The last two campaigns memorialized by Sennacherib on the eight-faced Taylor Prism were against Elam. Elam, occupying roughly the territory of modern Iran, was already the goal of earlier Assyrian kings, Sargon II, father of Sennacherib among them. During the seventh campaign Sennacherib succeeded to invade only a marginal part of the country; he recorded reducing to ashes thirty-four strong cities together with their “countless” surrounding towns. “I besieged, I conquered, I despoiled, I destroyed, I devastated, I burned with fire; with the smoke of their conflagration I covered the wide heavens like a hurricane.”

But “extreme cold” and heavy storms with “rain upon rain and snow” set in. “I was afraid of the swollen mountain streams; the front of my yoke I turned and took the road to Nineveh.” (3)

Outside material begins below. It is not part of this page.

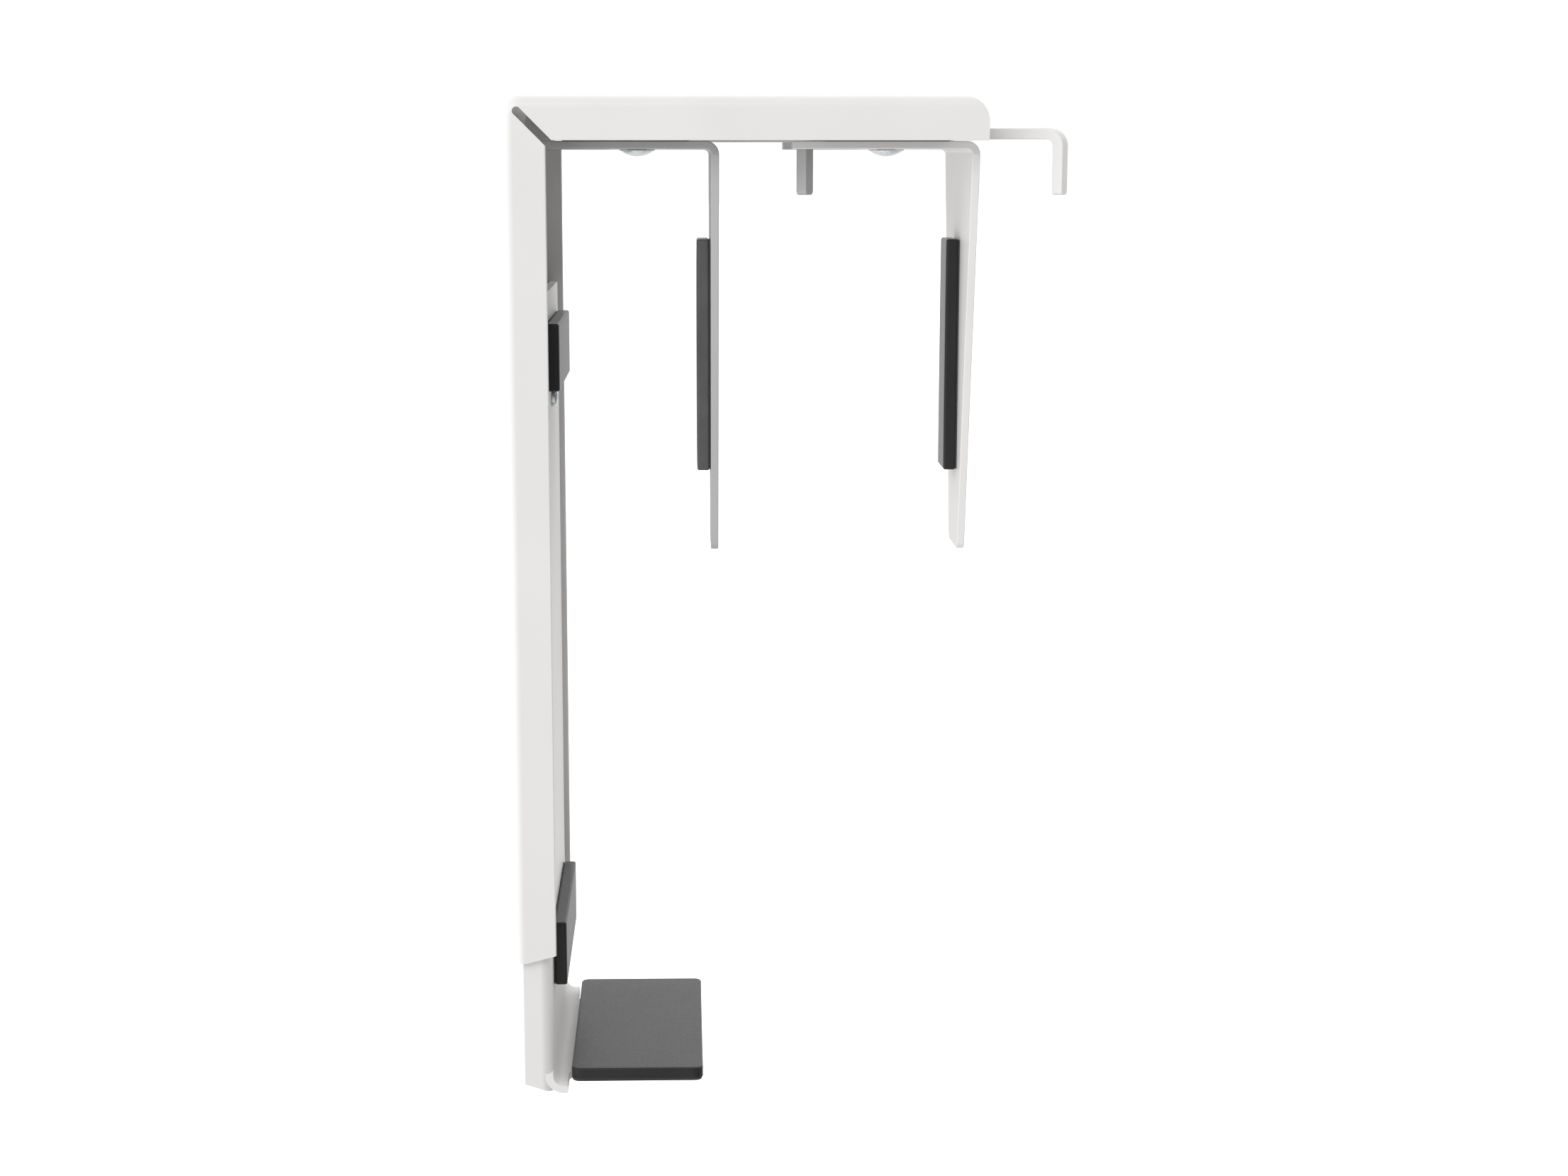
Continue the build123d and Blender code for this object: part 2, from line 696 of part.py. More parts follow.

But before long Sennacherib returned to Elam to continue the orgy of destruction. To the king and people of Elam went an alarm from the people of Babylon, who still warred for independence, asking for aid. Without delay Sennacherib set out on his eighth campaign: “My great battle chariot . . . I hurriedly mounted.” Defeating the Elamites in battle,

I cut their throats like lambs . . . My prancing steeds, harnessed for my riding, plunged into the streams of their blood. . . . The wheels of my war chariot . . . were bespattered with blood and filth. . . . Their testicles I cut off and tore out their privates . . . their hands I cut off . . .
Next Sennacherib turned towards Elam’s allies, the Babylonians, and brought them to a panicky flight: “They held back their urine, but let their dung go into their chariots” and in hot pursuit “150,000 of their warriors I cut down with the sword.”

After this feast of carnage Sennacherib again, as before the campaign against Elam, seized “the mighty bow which Assur had given me . . . in my hands; the javelin I grasped” and faced to road to Jerusalem.


References

  1. The first to realize that there were two Palestinian campaigns by Sennacherib was Henry Rawlinson. While some scholars continued to maintain a one-campaign hypothesis, recent studies by Albright (Bulletin of the American Schools of Oriental Research no. 141, Feb. 1956, pp. 23-26) and John Bright, (A History of Israel [Philadelphia, 1962], Excursus I, “The Problem of Sennacherib’s Campaigns to Palestine,” pp. 296-308) support the view that there were indeed two campaigns. Bright’s conclusion is that “a two-campaign theory seems at present to satisfy the evidence best.” He suggests a date ca. -688 for the second (unrecorded) campaign of Sennacherib.

  2. H. R. Hall, The Ancient History of the Near East (New York, 1913), pp. 490f.; D. N. Freedman, “The Chronology of Israel and the Ancient Near East,” Essays in honor of William Foxwell Albright (New York, 1961); Edwin R. Thiele, The Mysterious Numbers of the Hebrew Kings (Chicago, 1951), p. 156.

  3. Luckenbill, Records of Assyria II. 260.